Retention and Insider Selling Pressure
- Upcoming cliffs: FY2023 PSUs cliff vest on 12/31/2025; FY2024 PSUs cliff vest on 2/20/2027; RSAs scheduled vestings in 2025–2027 create mechanical vest events that can drive taxable income and potential sales to cover taxes.
- 2024 realized value on vesting: $1,816,380 for CEO (42,791 shares), highlighting meaningful equity income realization windows.
- Pledging/hedging prohibitions reduce misalignment risk; strong ownership guidelines bolster alignment.
Employment & Contracts
- CIC economics: 3x base + target bonus for CEO under double-trigger; pro-rated bonus; health continuation; PSUs vest at target; robust post-employment restrictive covenants.

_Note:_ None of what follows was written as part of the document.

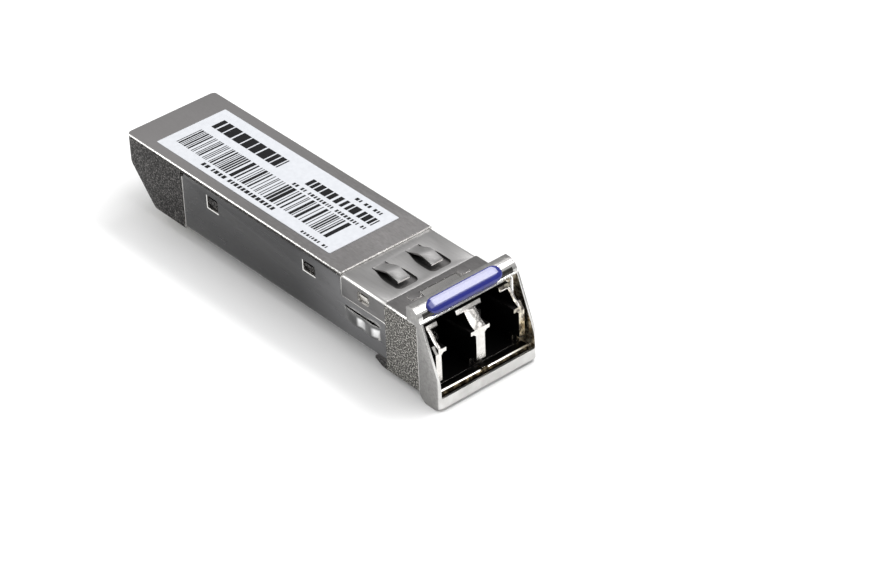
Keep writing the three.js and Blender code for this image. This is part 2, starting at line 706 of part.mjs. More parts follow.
// A moulded bead on the bend, rounded at its ends. It sits a little to the right of the middle.
const GRIP = { y: [-5.6, 4.95], height: 2.2, swell: 0.5, tilt: 44 };

function bailGrip() {
  const section = [
    ...arc(BAR_BEND.centre, BAR_BEND.radius + GRIP.swell, 9, 84, 12),
    ...arc(BAR_BEND.centre, BAR_BEND.radius + 0.03, 84, 9, 12),
  ];
  const outline = roundedRect(centred(GRIP.height / 2), GRIP.y, GRIP.height / 2 - 0.02);
  const towardsBend = new THREE.Matrix4().makeRotationY(THREE.MathUtils.degToRad(GRIP.tilt));
  const [x, z] = BAR_BEND.centre;
  const window = solid(extrusion(outline, 4, 8).applyMatrix4(towardsBend).translate(x, 0, z));
  return alongY(section, GRIP.y).intersect(window);
}
add("bail_grip", bailGrip(), "blue");

const PIN_ENDS = [4.85, ARM_OUTER - 0.16];
for (const [side, y] of [["right", PIN_ENDS.map((end) => -end).reverse()], ["left", PIN_ENDS]]) {
  add("bail_pivot_pin_" + side, rodY(PIN_RADIUS, [PIVOT_X, PIVOT_Z], y, 16), "steel");
}

// A leaf in the nose's top groove that bears on the bail and holds it closed.
const leafPath = [
  [48.3, 8.13],
  [50.6, 8.13],
  [52.0, 8.6],
  [52.5, 8.62],
  [53.0, 8.3],
];
add("bail_detent_spring", alongY(band(leafPath, 0.18), centred(2.6)), "steel");

export default model;
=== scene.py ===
"""Pluggable optical transceiver module: surface finishes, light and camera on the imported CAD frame."""

import json
import math
import random

import bmesh
import bpy
from mathutils import Matrix, Quaternion, Vector


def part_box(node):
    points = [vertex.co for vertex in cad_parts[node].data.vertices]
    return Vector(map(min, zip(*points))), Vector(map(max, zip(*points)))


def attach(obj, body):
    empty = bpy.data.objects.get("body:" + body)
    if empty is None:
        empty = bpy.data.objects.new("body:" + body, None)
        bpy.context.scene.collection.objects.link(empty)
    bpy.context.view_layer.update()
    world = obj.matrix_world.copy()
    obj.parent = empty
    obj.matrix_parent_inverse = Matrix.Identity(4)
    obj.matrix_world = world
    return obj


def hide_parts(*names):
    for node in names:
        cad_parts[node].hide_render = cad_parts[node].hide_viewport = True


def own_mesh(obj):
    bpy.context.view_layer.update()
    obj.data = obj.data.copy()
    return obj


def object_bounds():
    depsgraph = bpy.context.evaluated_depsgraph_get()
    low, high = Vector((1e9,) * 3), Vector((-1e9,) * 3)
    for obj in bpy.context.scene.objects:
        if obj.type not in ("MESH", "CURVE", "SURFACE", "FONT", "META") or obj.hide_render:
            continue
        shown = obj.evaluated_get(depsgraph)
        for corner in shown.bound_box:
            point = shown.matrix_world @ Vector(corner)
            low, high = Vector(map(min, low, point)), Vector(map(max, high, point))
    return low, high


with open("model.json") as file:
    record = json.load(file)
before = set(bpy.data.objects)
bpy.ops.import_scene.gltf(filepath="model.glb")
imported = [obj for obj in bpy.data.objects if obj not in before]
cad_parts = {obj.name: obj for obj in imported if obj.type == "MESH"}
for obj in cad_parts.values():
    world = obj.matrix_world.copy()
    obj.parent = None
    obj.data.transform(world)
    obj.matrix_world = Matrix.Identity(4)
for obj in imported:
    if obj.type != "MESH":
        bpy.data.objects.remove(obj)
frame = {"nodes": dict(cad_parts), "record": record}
nodes = frame["nodes"]
CAD_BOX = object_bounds()

MM = 0.001
ROOT = "module_body"


# ---- shader building ----------------------------------------------------------------------------------
X, Y, Z = 0, 1, 2


class Paint:
    """A node material that is built up by short calls.

    Noise grains and bump depths are in metres, and places on the object in row-frame millimetres.
    """

    def __init__(self, name, **constants):
        self.material = bpy.data.materials.new(name)
        self.material.use_nodes = True
        self.tree = self.material.node_tree
        self.shader = self.tree.nodes["Principled BSDF"]
        self.coords = self.node("ShaderNodeTexCoord")
        for socket, value in constants.items():
            self.shader.inputs[socket.replace("_", " ")].default_value = value

    def node(self, kind, inputs=(), **settings):
        made = self.tree.nodes.new(kind)
        for key, value in settings.items():
            setattr(made, key, value)
        for key, value in dict(inputs).items():
            if isinstance(value, bpy.types.NodeSocket):
                self.tree.links.new(value, made.inputs[key])
            else:
                made.inputs[key].default_value = value
        return made

    def math(self, operation, a, b=0.0):
        return self.node("ShaderNodeMath", {0: a, 1: b}, operation=operation).outputs[0]

    def place(self, index):
        """Where a point is along one axis, in metres."""
        return self.node("ShaderNodeSeparateXYZ", {0: self.coords.outputs["Object"]}).outputs[index]

    def facing(self, index):
        """How far the surface faces along one axis, from -1 to 1."""
        return self.node("ShaderNodeSeparateXYZ", {0: self.coords.outputs["Normal"]}).outputs[index]

    def turned_to(self, index):
        """How far the surface faces along one axis, either way: 1 is straight along it."""
        return self.math("ABSOLUTE", self.facing(index))

    def noise(self, grain, stretch=(1, 1, 1), detail=3.0, rough=0.55):
        """Noise whose features are about grain metres across."""
        mapping = self.node("ShaderNodeMapping", {"Vector": self.coords.outputs["Object"], "Scale": stretch})
        inputs = {"Vector": mapping.outputs[0], "Scale": 1 / grain, "Detail": detail, "Roughness": rough}
        return self.node("ShaderNodeTexNoise", inputs).outputs["Fac"]

    def ramp(self, value, stops):
        ramp = self.node("ShaderNodeValToRGB", {"Fac": value})
        elements = ramp.color_ramp.elements
        while len(elements) < len(stops):
            elements.new(0.5)
        for element, (position, colour) in zip(elements, stops):
            element.position = position
            level = colour if isinstance(colour, tuple) else (colour, colour, colour)
            element.color = (*level, 1)
        return ramp.outputs[0]

    def mix(self, factor, a, b):
        mixer = self.node("ShaderNodeMix", {0: factor}, data_type="RGBA")
        for socket, value in ((mixer.inputs[6], a), (mixer.inputs[7], b)):
            if isinstance(value, bpy.types.NodeSocket):
                self.tree.links.new(value, socket)
            else:
                socket.default_value = (*value, 1)
        return mixer.outputs[2]

    def use(self, **sockets):
        for name, value in sockets.items():
            self.tree.links.new(value, self.shader.inputs[name.replace("_", " ")])

    def bump(self, height, depth, strength):
        inputs = {"Height": height, "Distance": depth, "Strength": strength}
        self.use(Normal=self.node("ShaderNodeBump", inputs).outputs[0])

    def step(self, value, low, high, kind="SMOOTHSTEP"):
        """0 at low and 1 at high."""
        inputs = {"Value": value, 1: low, 2: high}
        return self.node("ShaderNodeMapRange", inputs, interpolation_type=kind).outputs[0]

    def step_along(self, index, ends, kind="SMOOTHSTEP"):
        """0 at the first place along one axis and 1 at the second."""
        return self.step(self.place(index), *(end * MM for end in ends), kind)

    def within(self, index, ends):
        """1 where the place along one axis is between two ends."""
        low, high = ends
        band = self.math("COMPARE", self.place(index), (low + high) / 2 * MM)
        band.node.inputs[2].default_value = (high - low) / 2 * MM
        return band

    def patch(self, x_range, z_range):
        """1 inside a rectangle seen from the side."""
        return self.times(self.within(X, x_range), self.within(Z, z_range))

    def times(self, a, b):
        return self.math("MULTIPLY", a, b)

    def any_of(self, masks):
        total = masks[0]
        for mask in masks[1:]:
            total = self.math("MAXIMUM", total, mask)
        return total

    def flatness(self):
        """1 on faces square to the module, lower on rounded edges and slopes."""
        return self.step(self.any_of([self.turned_to(axis) for axis in (X, Y, Z)]), 0.8, 0.93)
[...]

- Bonus and equity forfeiture terms: Annual bonus requires year-end employment; RSAs and PSUs generally forfeited on termination absent specified exceptions (death, disability, CIC for RSAs).
Investment Implications
- Alignment: Multi-year PSUs tied to revenue growth, EBITDA margin, and Relative TSR support pay-for-performance and long-term value creation focus; ownership guidelines and anti-pledging/hedging policies further align interests.
- Retention risk: Strong CIC protections (3x base + target bonus) and upcoming vest cliffs through 2025–2027 indicate high retention incentives; restrictive covenants (2-year non-compete and non-solicit) lower transition risk.
- Trading signals: Monitor Form 4s around vesting dates (e.g., 12/31/2025; 1/22/2025; 1/28/2026; 1/26/2027; 2/16/2027; 2/20/2027) for potential tax-related dispositions; 2024 vest realizations were significant.
- Governance: CEO also serves as a director, but separation of Board chair roles and presence of a Lead Independent Director, plus independent compensation oversight, mitigate independence concerns amid concentrated insider ownership.